Stated problem
Across all the lines below, how many contain the string "that"? Please reply with the number only.

Provided data
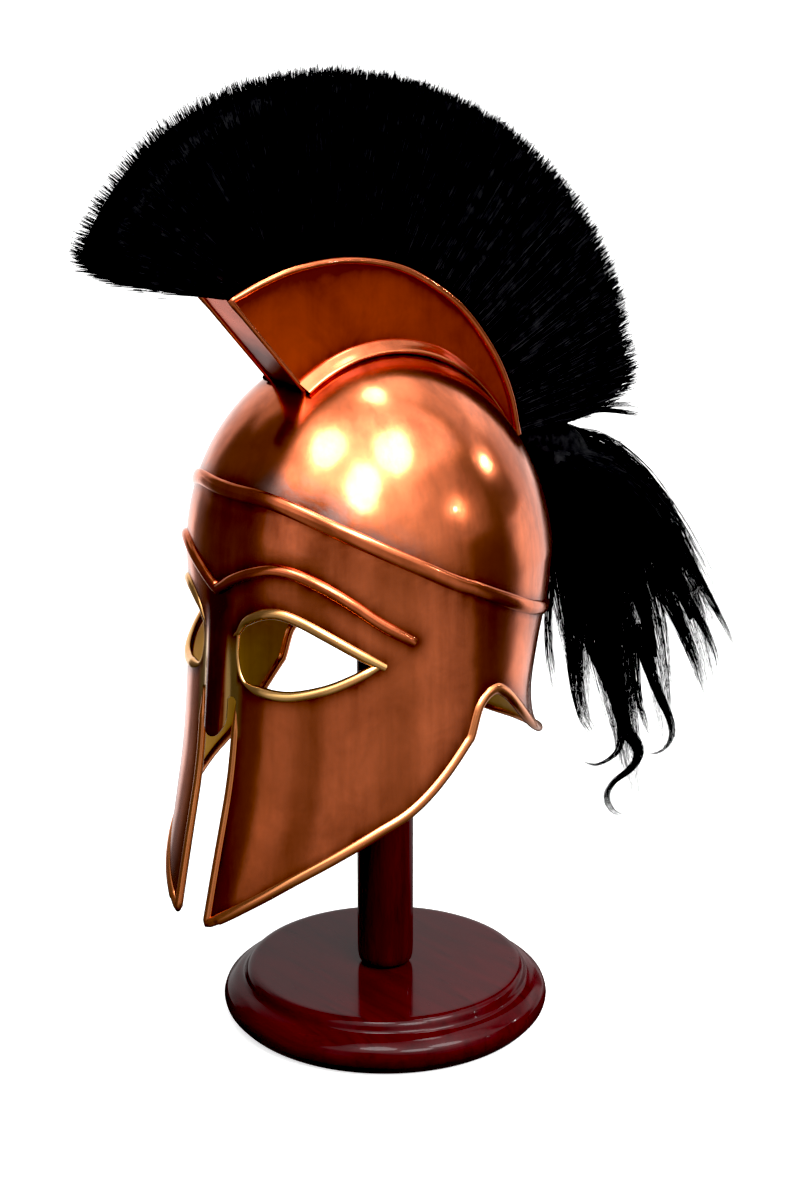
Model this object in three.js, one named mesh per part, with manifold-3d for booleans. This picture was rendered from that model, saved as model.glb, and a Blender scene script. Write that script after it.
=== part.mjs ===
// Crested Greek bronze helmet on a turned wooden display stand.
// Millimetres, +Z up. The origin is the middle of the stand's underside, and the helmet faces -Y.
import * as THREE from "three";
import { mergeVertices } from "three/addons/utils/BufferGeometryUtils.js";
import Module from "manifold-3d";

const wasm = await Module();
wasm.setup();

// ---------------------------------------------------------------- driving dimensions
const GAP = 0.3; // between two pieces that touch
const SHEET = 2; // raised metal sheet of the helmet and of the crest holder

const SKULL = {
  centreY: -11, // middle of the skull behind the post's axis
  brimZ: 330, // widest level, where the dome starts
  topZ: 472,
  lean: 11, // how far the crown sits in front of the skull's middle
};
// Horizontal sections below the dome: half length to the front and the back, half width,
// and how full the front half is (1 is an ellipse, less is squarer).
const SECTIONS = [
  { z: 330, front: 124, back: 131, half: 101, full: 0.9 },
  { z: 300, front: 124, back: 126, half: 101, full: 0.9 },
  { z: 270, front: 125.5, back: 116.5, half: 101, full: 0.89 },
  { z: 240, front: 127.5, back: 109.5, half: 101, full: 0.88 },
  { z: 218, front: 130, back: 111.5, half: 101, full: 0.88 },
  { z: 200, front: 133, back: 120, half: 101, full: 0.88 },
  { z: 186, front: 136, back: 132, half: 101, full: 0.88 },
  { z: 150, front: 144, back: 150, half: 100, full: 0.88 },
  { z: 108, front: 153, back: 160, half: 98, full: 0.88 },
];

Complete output
2